The shape, as if spread all over space, resembles constructivist sketches and drawings by El Lissitzky. Although utterly speculative, it exists in the ephemeral material. You can imagine whatever it is impossible to build. It is a land of imagination. The Ladomir poem is present in the exhibit as a refrain or epigraph because from there I go into other things. As Khlebnikov put it, Ladomir is a world of full harmony, inhabited by people with different skin color, intentions, and beliefs. They all come, unite and create a new shining world. This is wonderful and remarkable.
In general I think that the task of the artist is to bring the ideal to the Absolute. Others make their lives comfortable, and who is there to speak about the ideal? That is why Khlebnikov is an example for me, a flower priest, a Ghul Mullah who goes across the desert carrying his poems in a knapsack. There comes the night, he makes a fire and builds strange radio towers of dry branches to transmit his poetic revelation to all of us, who lived then and are living now.  A. Petrovichev You have molded 317 Khlebnikovs. L. Tishkov In his time Viktor Vladimirovich Khlebnikov had a formula, according to which there should be 317 Chairmen of the Globe. He was one of the first to preach the unity of the whole world. My chairmen are made of bread - another rather complicated metaphor. Indeed, bread is an archetypical thing, and pasta is a derivative from bread, rye or wheat. There are 317 chairmen, and they spread throughout the gallery. One is sitting in an airplane, and others are climbing the stairs. This isn't the main thing. More importantly, they are made of bread and are the prototypes of chairmen of the Globe that Khlebnikov spoke about. To be more exact, these are their souls, whom I call Khlebnikovs (khleb is the Russian for bread - Translator). A. Petrovichev Do you mean that the entire exhibit will be a huge pasta installation? L. Tishkov My installation is like a hypertext. With ever more pasta pasted to build these towers, the installation begins to grow like a fractal, and the gallery turns into a strange shimmering space. Again the material is important here: it is a new esthetic approach when it is more important to use a new, even unexpected material than to produce a new shape. I am not a pioneer here: both Americans and Europeans did it. Joseph Beuys is one example. For me, the same as for him, the poetics of the material is important.
Paradoxically enough, contemporary art has a literary form both in Russia and in the West. I am dead sure of that. An artist works with the material as if it were a text. Contemporary art is searching for new plastics.

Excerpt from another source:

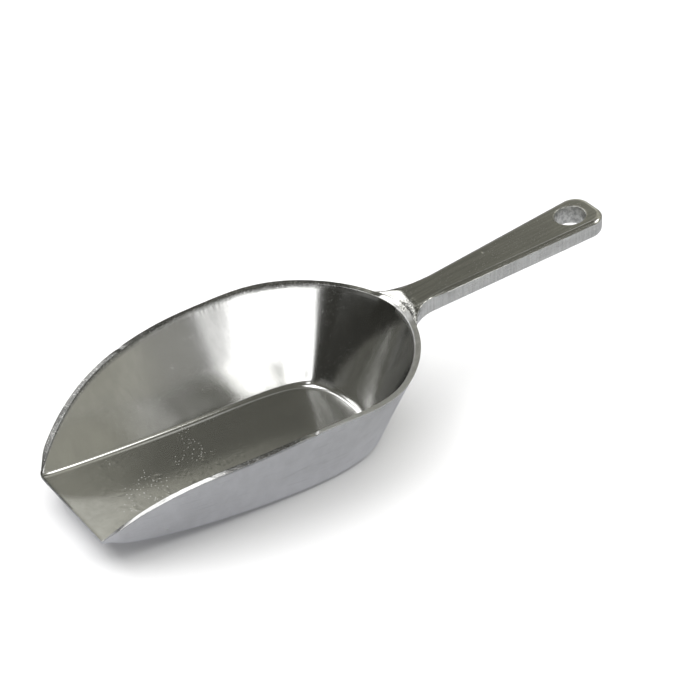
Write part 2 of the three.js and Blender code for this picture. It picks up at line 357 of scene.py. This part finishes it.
def pitted(sheet):
    """The floor with small pits, most of them in the half towards the lip."""
    points = sheet.reshape(-1, 3)
    pit = smoothstep(speckle(points, PIT_SIZE), PIT_LEVEL, 1) * pit_amount(points)
    edge_share = np.linspace(-1, 1, sheet.shape[1])
    inside = np.tile(1 - smoothstep(np.abs(edge_share), *PIT_EDGE_SHARE), sheet.shape[0])
    wave = waves(points, SKIN_WAVES)[:, 0]
    depth = (PIT_DEPTH * pit + wave) * inside * smoothstep(points[:, 0], *FLOOR_MARKS_START_X)
    return sheet - depth.reshape(sheet.shape[:2])[..., None] * np.array((0, 0, 1))


def grid_quads(index):
    """The quads between neighbouring rows and columns of a table of vertex numbers."""
    corners = (index[:-1, :-1], index[:-1, 1:], index[1:, 1:], index[1:, :-1])
    return np.stack(corners, axis=-1).reshape(-1, 4)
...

It is abandoning conceptualism and practical things in favor of an abstraction. It starts seeing something new, conveyed in post-conceptualist idiom. This is where the text, information makes its appearance. The Swiss painter Thomas Hirshhorn makes fairly abstract compositions of used packets and other waste. Damian Hirst uses pills to make beautiful compositions.
All of that has a hidden meaning. Pasta too conveys a lot of information. To begin with, it is a product that is consumed in large amounts. People have to work to earn money to buy food, to work hard so as to eat well. Suddenly, there appears an artist who builds some post-constructivist objects of pasta (by the way, real Italian pasta, which is rather expensive), instead of eating it. Why? It seems to be a kind of light version of criticizing consumption, but there's no deconstruction. If you will, there is ephemerality, dematerialization, and the obliteration of the social function. It looks simultaneously topical in the world context and somehow Russian style. We are not even sure how to utilize spaghetti after the exhibition is over. Just throw it away or hand it out to old people. A. Petrovichev The West is rather reflecting, while Russian artists think in ideal categories, right? L. Tishkov And yet I see myself as an international artist: I don't draw a dividing line in this respect and find like-minded artists in different cultures. I believe it is irrelevant today to divide the artists into those of pure plastics or, say, critically minded, or else, thinking in terms of symbols. I feel I have much in common with Ilya Kabakov, for example. He has an installation, A Case in the Museum. My bread figurines are a kind of tribute to this artist. Like him, I always find it important that the exhibition visitors are not simply viewers but participants in the installation through their empathy and involvement in this world of, in my case, pasta, from which towers, stairs, monuments and "letatlins" are made. Visitors should be very careful though because exhibits are so fragile. Visitors, as it were, become Ladomir inhabitants. They should be very delicate and careful to be able to live in this sparkling tube reality made of dough.